(COLLECTED DATA):
☆ ☆ ☆

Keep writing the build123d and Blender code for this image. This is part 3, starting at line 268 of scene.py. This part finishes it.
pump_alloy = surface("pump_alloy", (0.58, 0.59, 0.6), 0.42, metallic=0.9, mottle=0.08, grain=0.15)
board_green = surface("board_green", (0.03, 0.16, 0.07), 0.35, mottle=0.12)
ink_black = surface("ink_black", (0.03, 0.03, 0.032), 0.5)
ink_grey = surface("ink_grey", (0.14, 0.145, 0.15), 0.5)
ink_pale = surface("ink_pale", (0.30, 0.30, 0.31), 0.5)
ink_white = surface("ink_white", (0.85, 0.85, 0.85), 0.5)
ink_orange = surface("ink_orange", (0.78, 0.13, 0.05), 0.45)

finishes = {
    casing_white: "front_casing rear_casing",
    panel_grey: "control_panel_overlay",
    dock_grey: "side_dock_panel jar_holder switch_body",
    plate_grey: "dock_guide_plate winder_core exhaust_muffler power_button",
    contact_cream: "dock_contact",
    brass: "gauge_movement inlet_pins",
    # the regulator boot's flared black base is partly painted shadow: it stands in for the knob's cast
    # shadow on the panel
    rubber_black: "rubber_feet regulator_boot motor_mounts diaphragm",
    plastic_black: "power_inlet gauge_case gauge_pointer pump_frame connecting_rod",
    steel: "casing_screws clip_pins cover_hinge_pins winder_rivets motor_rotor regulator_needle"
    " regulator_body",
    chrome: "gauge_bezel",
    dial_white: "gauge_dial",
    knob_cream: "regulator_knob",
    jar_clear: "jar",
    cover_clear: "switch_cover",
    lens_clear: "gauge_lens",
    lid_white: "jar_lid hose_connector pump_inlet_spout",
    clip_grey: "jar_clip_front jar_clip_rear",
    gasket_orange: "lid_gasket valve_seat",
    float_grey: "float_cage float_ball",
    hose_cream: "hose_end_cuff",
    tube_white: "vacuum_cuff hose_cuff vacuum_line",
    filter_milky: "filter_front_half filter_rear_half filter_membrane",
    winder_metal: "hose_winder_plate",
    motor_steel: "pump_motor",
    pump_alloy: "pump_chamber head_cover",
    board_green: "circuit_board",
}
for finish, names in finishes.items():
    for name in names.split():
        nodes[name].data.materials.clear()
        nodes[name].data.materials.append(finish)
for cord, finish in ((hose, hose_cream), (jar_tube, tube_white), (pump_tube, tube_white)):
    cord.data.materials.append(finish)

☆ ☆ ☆

Take the data above and return it exactly.

(RESULT BELOW):
Keep writing the build123d and Blender code for this image. This is part 3, starting at line 268 of scene.py. This part finishes it.
pump_alloy = surface("pump_alloy", (0.58, 0.59, 0.6), 0.42, metallic=0.9, mottle=0.08, grain=0.15)
board_green = surface("board_green", (0.03, 0.16, 0.07), 0.35, mottle=0.12)
ink_black = surface("ink_black", (0.03, 0.03, 0.032), 0.5)
ink_grey = surface("ink_grey", (0.14, 0.145, 0.15), 0.5)
ink_pale = surface("ink_pale", (0.30, 0.30, 0.31), 0.5)
ink_white = surface("ink_white", (0.85, 0.85, 0.85), 0.5)
ink_orange = surface("ink_orange", (0.78, 0.13, 0.05), 0.45)

finishes = {
    casing_white: "front_casing rear_casing",
    panel_grey: "control_panel_overlay",
    dock_grey: "side_dock_panel jar_holder switch_body",
    plate_grey: "dock_guide_plate winder_core exhaust_muffler power_button",
    contact_cream: "dock_contact",
    brass: "gauge_movement inlet_pins",
    # the regulator boot's flared black base is partly painted shadow: it stands in for the knob's cast
    # shadow on the panel
    rubber_black: "rubber_feet regulator_boot motor_mounts diaphragm",
    plastic_black: "power_inlet gauge_case gauge_pointer pump_frame connecting_rod",
    steel: "casing_screws clip_pins cover_hinge_pins winder_rivets motor_rotor regulator_needle"
    " regulator_body",
    chrome: "gauge_bezel",
    dial_white: "gauge_dial",
    knob_cream: "regulator_knob",
    jar_clear: "jar",
    cover_clear: "switch_cover",
    lens_clear: "gauge_lens",
    lid_white: "jar_lid hose_connector pump_inlet_spout",
    clip_grey: "jar_clip_front jar_clip_rear",
    gasket_orange: "lid_gasket valve_seat",
    float_grey: "float_cage float_ball",
    hose_cream: "hose_end_cuff",
    tube_white: "vacuum_cuff hose_cuff vacuum_line",
    filter_milky: "filter_front_half filter_rear_half filter_membrane",
    winder_metal: "hose_winder_plate",
    motor_steel: "pump_motor",
    pump_alloy: "pump_chamber head_cover",
    board_green: "circuit_board",
}
for finish, names in finishes.items():
    for name in names.split():
        nodes[name].data.materials.clear()
        nodes[name].data.materials.append(finish)
for cord, finish in ((hose, hose_cream), (jar_tube, tube_white), (pump_tube, tube_white)):
    cord.data.materials.append(finish)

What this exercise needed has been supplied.